Finalmente sulla side-e il brano che da il titolo al lavoro, “Techno Primitivism appunto”, un concetto che in questo 2012 è stato a dir poco abusato, partendo, da come la vedo io, dallo splendido lavoro di concetto introdotto da Andy Stott (che, parliamoci chiaro, non è stato assolutamente il primo) con “We stay together/Passed Me by” e che ha avuto numerosi “affianchi” concettuali. In questo caso ci troviamo di fronte ad un meraviglioso brano techno ispirato e profondo dove le sonorità possono riportarci all’Africa e ricongiungerci al tribalismo, ma qui continuiamo a percorrere territori maggiormente tecnologici che anche grazie al rotolante giro acido che interviene dalla metà circa fino al finale, trova un equilibrio tra passato e presente veramente interessante.

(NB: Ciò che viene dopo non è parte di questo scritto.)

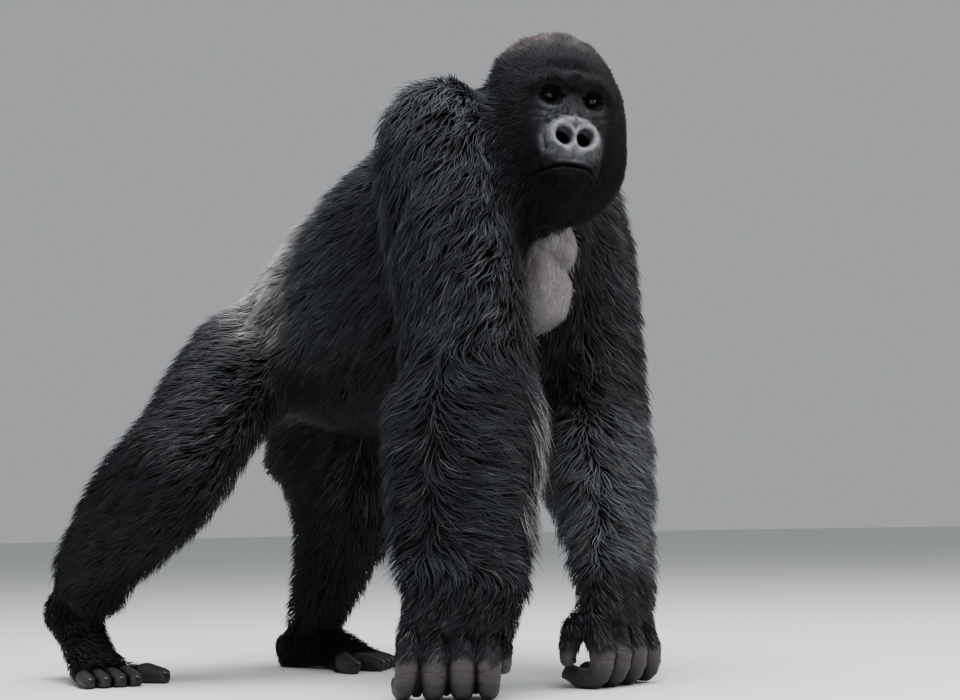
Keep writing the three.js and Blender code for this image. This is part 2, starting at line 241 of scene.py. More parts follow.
REGIONS: Dict[str, Growth] = {
    "head": Growth(11, 24, 1.6, 126e3, (0, 0, 0), 1, 0.03, 7, 0.35, 0.3),
    "neck": Growth(26, 40, 2.7, 52e3, (0, 0.8, -0.6), 1, 0.04, 10, 0.35, 0.3),
    "trunk": Growth(25, 44, 3.0, 37e3, (0, 0.85, -0.75), 1, 0.06, 14, 0.5),
    "upper_arm_right": Growth(34, 66, 3.0, 38e3, (-0.62, 0.2, -1.0), 2, 0.09, 20, 0.55),
    "forearm_right": Growth(33, 64, 2.9, 45e3, (0.62, -0.78, -0.3), 2, 0.10, 20, 0.6),
    "hand_right": Growth(12, 26, 2.4, 66e3, (-0.5, 0.35, -0.75), 1, 0.06, 14, 0.4),
    "upper_arm_left": Growth(33, 64, 3.0, 34e3, (0.7, -0.2, -1.0), 2, 0.09, 18, 0.55),
    "forearm_left": Growth(32, 58, 2.9, 38e3, (0.5, 0.35, -0.8), 2, 0.10, 20, 0.6),
    "hand_left": Growth(12, 26, 2.4, 60e3, (0.5, -0.1, -0.8), 1, 0.06, 14, 0.4),
    "thigh_right": Growth(28, 48, 2.9, 41e3, (-0.6, 0.78, -0.5), 1, 0.06, 12, 0.4),
    "shank_right": Growth(28, 44, 2.9, 40e3, (-0.5, 0.7, -0.55), 1, 0.06, 12, 0.4),
    "foot_right": Growth(11, 22, 2.3, 58e3, (0.1, -0.6, -0.5), 1, 0.05, 12, 0.3),
    "thigh_left": Growth(28, 50, 3.0, 32e3, (0.4, 0.6, -0.6), 1, 0.06, 12, 0.4),
    "shank_left": Growth(26, 42, 3.0, 36e3, (0.3, 0.5, -0.7), 1, 0.06, 12, 0.4),
    "foot_left": Growth(11, 22, 2.3, 58e3, (0.1, -0.9, -0.3), 1, 0.05, 12, 0.3),
}
REGION_NAMES = list(REGIONS)
HANDS, FEET, THIGHS, SHANKS = (
    (f"{limb}_right", f"{limb}_left") for limb in ("hand", "foot", "thigh", "shank")
)
SHORT_HAIRED = ("head", "neck")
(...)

“Loosey Goosey” spinge sull’acceleratore mettendo il sigillo al lato più dance dell’album.
“Shrublands” fa centro in un cerchio psichedelico dove tornano a farsi vivi i profumi d’oriente, in un brano acre che punteggia continuamente senza mai esplodere, creando un vortice denso ed inestricabile.
Il giro di note che apre l’ultimo brano “Way Of The Road” è estasi pura, peccato per l’evoluzione che non è a mio avviso azzeccatissima e fa scivolar via quel grumo formatosi nei primi secondi ma questo è poco di fronte alla sostanza dell’intero album.